Substitute the values of f(x), f'(x), g(x), and g'(x) into the above equation.

$\dfrac{0 \times \sqrt{2x - 3} - 1 \times \dfrac{1}{\sqrt{2x-3}}}{(\sqrt{2x-3})^2} = \dfrac{-\dfrac{1}{\sqrt{2x-3}}}{2x - 3} = -\dfrac{1}{(2x-3)^{\frac{3}{2}}}$

3. Thanks so much... it makes so much more sense doing it the power rule way... I understood steps of it when I did it but messed up a lot... I still don't fully understand it if we went through the quotient way because I don't see where the 3/2 comes from since it's -1 / square root 2x -3 / 2x - 3... I understand that whole part, just not how to do it further...

The test I have coming up says it's going to be the chain rule along with other stuff... do they usually specify whether we have to use quotient rule with the chain rule or is it up to us to solve it the way we want to?

Thanks for the help

Also what happens with the 1 at the top? we turn the equation into 2x-3^-1/2 but what happens to the 1 that was given to us? it practically disappeared... would that always happen for the numerator? What happens if it's a number other than 1 such as:

5/ square root of 2x-3

4. Originally Posted by agent2421
Thanks so much... it makes so much more sense doing it the power rule way... I understood steps of it when I did it but messed up a lot... I still don't fully understand it if we went through the quotient way because I don't see where the 3/2 comes from since it's -1 / square root 2x -3 / 2x - 3... I understand that whole part, just not how to do it further...

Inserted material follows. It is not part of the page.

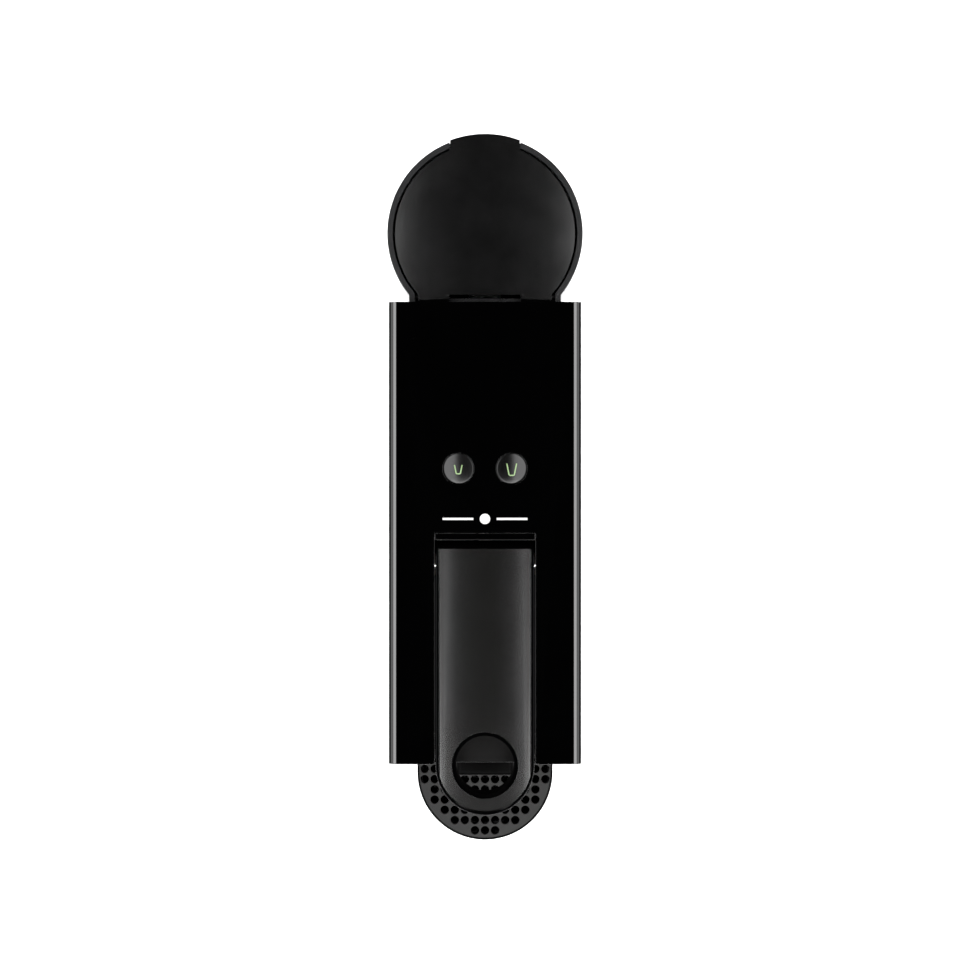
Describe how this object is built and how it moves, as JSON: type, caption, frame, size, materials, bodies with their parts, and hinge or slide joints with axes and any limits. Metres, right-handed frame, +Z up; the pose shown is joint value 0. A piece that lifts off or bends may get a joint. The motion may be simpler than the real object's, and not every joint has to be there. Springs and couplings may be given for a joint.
{
  "type": "pod coffee machine",
  "caption": "Slim black pod coffee machine with a flush top lever ending in a finger ring, push buttons, round rear water tank with lid and a round-fronted drip drawer.",
  "frame": {"origin": "middle of the bounding box, on the surface that the machine stands on", "axes": "+X to the machine's right, +Y to the rear where the tank is, +Z up"},
  "size_m": [0.084, 0.3305, 0.2042],
  "materials": {
    "gloss_black": "polished piano black ABS",
    "side_black": "smooth black ABS side shells",
    "matte_black": "fine matt black plastic",
    "lever_grey": "fine textured warm dark grey plastic",
    "slot_grey": "satin dark grey plastic",
    "grid_grey": "satin dark grey plate",
    "mark_grey": "pale grey inlay",
    "key_black": "gloss black push button",
    "glyph_green": "pale green light pipe",
    "tank_smoke": "smoke grey transparent tank plastic",
    "valve_plastic": "grey acetal",
    "rubber_black": "matt rubber",
    "silicone_grey": "translucent silicone",
    "steel": "machined steel",
    "zinc_sheet": "zinc plated sheet",
    "bronze": "sintered bronze",
    "pump_plastic": "dark moulded pump body",
    "meter_white": "white moulded housing",
    "cast_alu": "die cast aluminium",
    "board_green": "solder mask over glass laminate",
    "brew_plastic": "glass filled black nylon",
    "switch_black": "moulded switch"
  },
  "bodies": {
    "housing": {"top_cover": "gloss_black", "top_mark": "mark_grey", "left_panel": "side_black", "right_panel": "side_black", "rear_cover": "matte_black", "front_cover": "side_black", "head_underside": "matte_black", "slot_frame": "slot_grey", "hinge_strip": "gloss_black", "base_plate": "matte_black", "tank_seat": "matte_black", "rubber_feet": "rubber_black", "base_screws": "steel", "cord_gland": "matte_black", "chassis_frame": "zinc_sheet", "water_pump": "pump_plastic", "pump_mounts": "rubber_black", "pump_bracket": "zinc_sheet", "flow_meter": "meter_white", "thermoblock": "cast_alu", "standoffs": "meter_white", "thermostats": "zinc_sheet", "control_board": "board_green", "water_hoses": "silicone_grey", "brew_hose": "silicone_grey", "tank_coupling": "valve_plastic", "lever_bushes": "bronze", "brew_frame": "brew_plastic", "extraction_plate": "steel", "capsule_chute": "matte_black", "coffee_outlet": "matte_black", "lever_switch": "switch_black", "button_board": "board_green", "espresso_spring": "steel", "lungo_spring": "steel"},
    "lever": {"lever_frame": "gloss_black", "lever_pad": "lever_grey", "lever_axle": "steel", "crank_yoke": "steel", "crank_pin": "steel"},
    "links": {"toggle_links": "steel", "link_pins": "steel"},
    "cage": {"capsule_cage": "brew_plastic", "cage_seal": "silicone_grey", "needle_plate": "steel"},
    "espresso_key": {"espresso_button": "key_black", "espresso_glyph": "glyph_green"},
    "lungo_key": {"lungo_button": "key_black", "lungo_glyph": "glyph_green"},
    "tank": {"water_tank": "tank_smoke", "tank_valve": "valve_plastic", "valve_seal": "silicone_grey", "valve_cap": "valve_plastic", "valve_spring": "steel"},
    "poppet": {"valve_poppet": "valve_plastic"},
    "lid": {"tank_lid": "matte_black", "lid_pins": "matte_black"},
    "drawer": {"drip_tray": "gloss_black", "capsule_bin": "matte_black"},
    "grid": {"cup_grid": "grid_grey"}
  },
  "joints": [
    {"name": "lever_hinge", "type": "hinge", "parent": "housing", "child": "lever", "pos_m": [0, -0.0197, 0.194], "axis": [-1, 0, 0], "range_deg": [0, 85]},
    {"name": "link_hinge", "type": "hinge", "parent": "lever", "child": "links", "pos_m": [0, -0.03196, 0.18723], "axis": [-1, 0, 0], "range_deg": [-118.61, 0]},
    {"name": "cage_slide", "type": "slide", "parent": "housing", "child": "cage", "axis": [0, 1, 0], "range_m": [0, 0.0201], "deforming": ["brew_hose"]},
    {"name": "espresso_press", "type": "slide", "parent": "housing", "child": "espresso_key", "axis": [0, 0, -1], "range_m": [0, 0.0012], "stiffness_N_per_m": 400, "springref_m": -0.0015, "deforming": ["espresso_spring"]},
    {"name": "lungo_press", "type": "slide", "parent": "housing", "child": "lungo_key", "axis": [0, 0, -1], "range_m": [0, 0.0012], "stiffness_N_per_m": 400, "springref_m": -0.0015, "deforming": ["lungo_spring"]},
    {"name": "tank_lift", "type": "slide", "parent": "housing", "child": "tank", "axis": [0, 0, 1], "range_m": [0, 0.12]},
    {"name": "valve_stroke", "type": "slide", "parent": "tank", "child": "poppet", "axis": [0, 0, -1], "range_m": [0, 0.0021], "deforming": ["valve_spring"]},
    {"name": "lid_hinge", "type": "hinge", "parent": "tank", "child": "lid", "pos_m": [0, 0.095, 0.1939], "axis": [1, 0, 0], "range_deg": [0, 80]},
    {"name": "drawer_slide", "type": "slide", "parent": "housing", "child": "drawer", "axis": [0, -1, 0], "range_m": [0, 0.11]},
    {"name": "grid_lift", "type": "slide", "parent": "drawer", "child": "grid", "axis": [0, 0, 1], "range_m": [0, 0.05]}
  ],
  "couplings": [
    {"joint": "link_hinge", "follows": "lever_hinge", "ratio": -1.3895},
    {"joint": "cage_slide", "follows": "lever_hinge", "m_per_rad": 0.013481},
    {"joint": "valve_stroke", "follows": "tank_lift", "ratio": 0.016667}
  ]
}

The test I have coming up says it's going to be the chain rule along with other stuff... do they usually specify whether we have to use quotient rule with the chain rule or is it up to us to solve it the way we want to?

Thanks for the help

Also what happens with the 1 at the top? we turn the equation into 2x-3^-1/2 but what happens to the 1 that was given to us? it practically disappeared... would that always happen for the numerator? What happens if it's a number other than 1 such as:

5/ square root of 2x-3

What happens is you simply multiply it. You do the same with the one, it's just understood anything multiplied by 1 is itself. This concept had me for a while when I was learning chain rule because most first year calculus teachers assume their students operate at a much higher level of mathematical thinking than they actually do. This is good if the student wants to be mathematically strong, like myself, but bad for students that only need first year calculus - like business/econ majors. But I digress....

Here's what the work actually looks like.

$\frac{5}{\sqrt{2x-3}}$

is the same as

$5*(2x-3)^\frac{-1}{2}$

Which is the same as

$5 * \frac{1}{\sqrt{2x-3}}$

Even though this is a relatively simple topic, it's crucial to understand in order to know when to use the chain rule to simplify vs. using the quotient rule. Whenever a constant is in the numerator it's often easier to use the chain rule than the quotient rule.

Does this make sense?

$\dfrac{-\dfrac{1}{\sqrt{2x-3}}}{2x - 3}$

Division by a number is the same as multiplying by the reciprocal of that number. In this case, division by $2x - 3$ is the same as multiplying by the reciprocal of $2x - 3$, which is $\dfrac{1}{2x-3}$.

$\dfrac{-\dfrac{1}{\sqrt{2x-3}}}{2x - 3} = -\dfrac{1}{\sqrt{2x-3}} \times \dfrac{1}{2x - 3}$

Multiply the numerators and multiply the denominators to combine the fractions.

$-\dfrac{1}{\sqrt{2x-3}} \times \dfrac{1}{2x - 3} = -\dfrac{1 \times 1}{\sqrt{2x-3} \times (2x-3)} = -\dfrac{1}{(2x-3)\sqrt{2x-3}}$

Now, re-write $\sqrt{2x-3}$ as $(2x-3)^{\frac{1}{2}}$.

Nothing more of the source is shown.